» **Exercise goal**:
Go through the data below. List every line that holds the word "write".

» **Source material**:
——
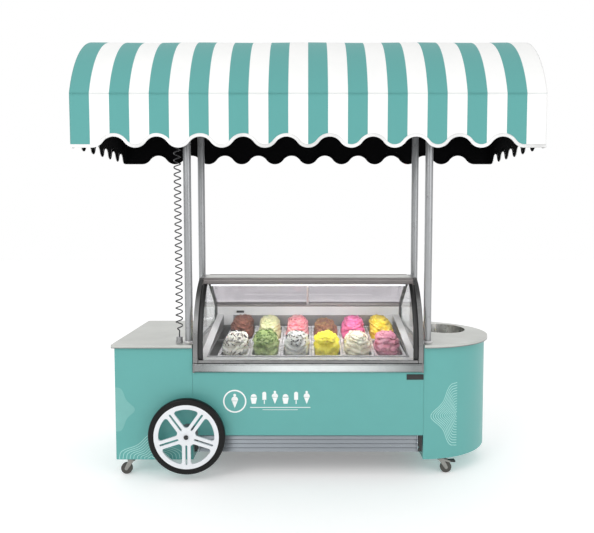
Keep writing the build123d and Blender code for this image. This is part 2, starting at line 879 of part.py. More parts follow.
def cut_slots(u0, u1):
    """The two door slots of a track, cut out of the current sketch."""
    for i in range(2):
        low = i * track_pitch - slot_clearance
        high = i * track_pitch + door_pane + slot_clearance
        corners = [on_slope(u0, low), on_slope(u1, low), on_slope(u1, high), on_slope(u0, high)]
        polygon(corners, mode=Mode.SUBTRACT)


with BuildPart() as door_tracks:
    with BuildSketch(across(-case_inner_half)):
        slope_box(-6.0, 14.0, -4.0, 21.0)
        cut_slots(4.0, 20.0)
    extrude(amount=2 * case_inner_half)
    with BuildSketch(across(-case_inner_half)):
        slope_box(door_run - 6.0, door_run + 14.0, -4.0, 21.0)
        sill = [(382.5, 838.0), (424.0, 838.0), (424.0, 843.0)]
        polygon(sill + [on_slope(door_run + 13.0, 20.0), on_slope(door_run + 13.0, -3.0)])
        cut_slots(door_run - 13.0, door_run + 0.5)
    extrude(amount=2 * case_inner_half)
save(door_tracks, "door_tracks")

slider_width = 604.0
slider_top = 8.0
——
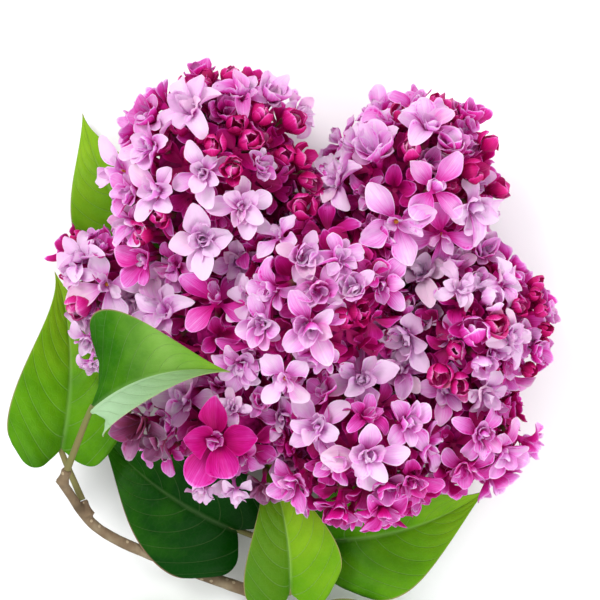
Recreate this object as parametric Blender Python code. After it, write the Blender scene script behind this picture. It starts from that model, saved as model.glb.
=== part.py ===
——
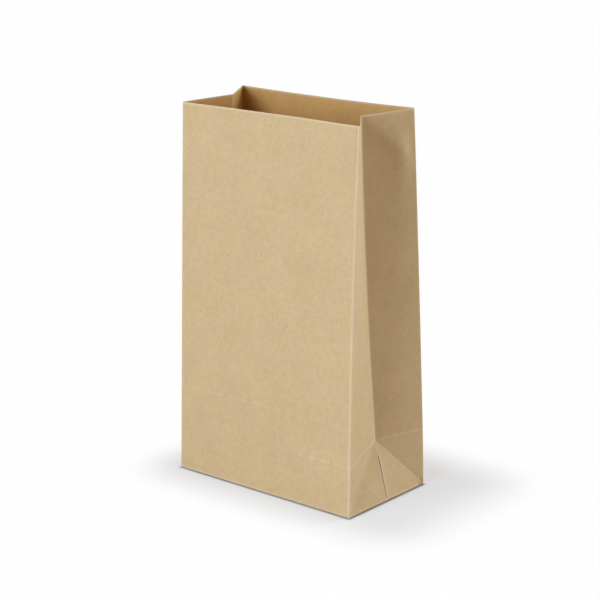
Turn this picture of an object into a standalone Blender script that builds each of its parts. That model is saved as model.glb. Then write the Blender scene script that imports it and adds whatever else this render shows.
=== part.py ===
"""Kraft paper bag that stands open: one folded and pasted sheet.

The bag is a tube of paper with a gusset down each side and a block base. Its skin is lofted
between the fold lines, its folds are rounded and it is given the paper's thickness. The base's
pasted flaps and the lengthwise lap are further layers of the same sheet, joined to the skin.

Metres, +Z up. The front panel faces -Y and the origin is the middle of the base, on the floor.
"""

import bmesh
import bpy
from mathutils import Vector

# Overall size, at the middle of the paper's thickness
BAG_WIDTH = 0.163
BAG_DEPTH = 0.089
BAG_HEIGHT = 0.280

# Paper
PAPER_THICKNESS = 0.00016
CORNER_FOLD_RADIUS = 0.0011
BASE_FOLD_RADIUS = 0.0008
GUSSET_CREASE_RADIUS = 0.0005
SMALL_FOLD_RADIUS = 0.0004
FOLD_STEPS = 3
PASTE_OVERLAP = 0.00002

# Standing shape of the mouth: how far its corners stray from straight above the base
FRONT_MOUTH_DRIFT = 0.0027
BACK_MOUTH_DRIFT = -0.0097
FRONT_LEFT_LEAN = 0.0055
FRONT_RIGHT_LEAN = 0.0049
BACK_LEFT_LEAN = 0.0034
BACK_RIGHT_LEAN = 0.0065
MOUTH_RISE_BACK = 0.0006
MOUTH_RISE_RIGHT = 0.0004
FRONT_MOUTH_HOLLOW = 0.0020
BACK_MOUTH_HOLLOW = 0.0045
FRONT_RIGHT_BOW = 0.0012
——
» **Written response**:
Recreate this object as parametric Blender Python code. After it, write the Blender scene script behind this picture. It starts from that model, saved as model.glb.
Turn this picture of an object into a standalone Blender script that builds each of its parts. That model is saved as model.glb. Then write the Blender scene script that imports it and adds whatever else this render shows.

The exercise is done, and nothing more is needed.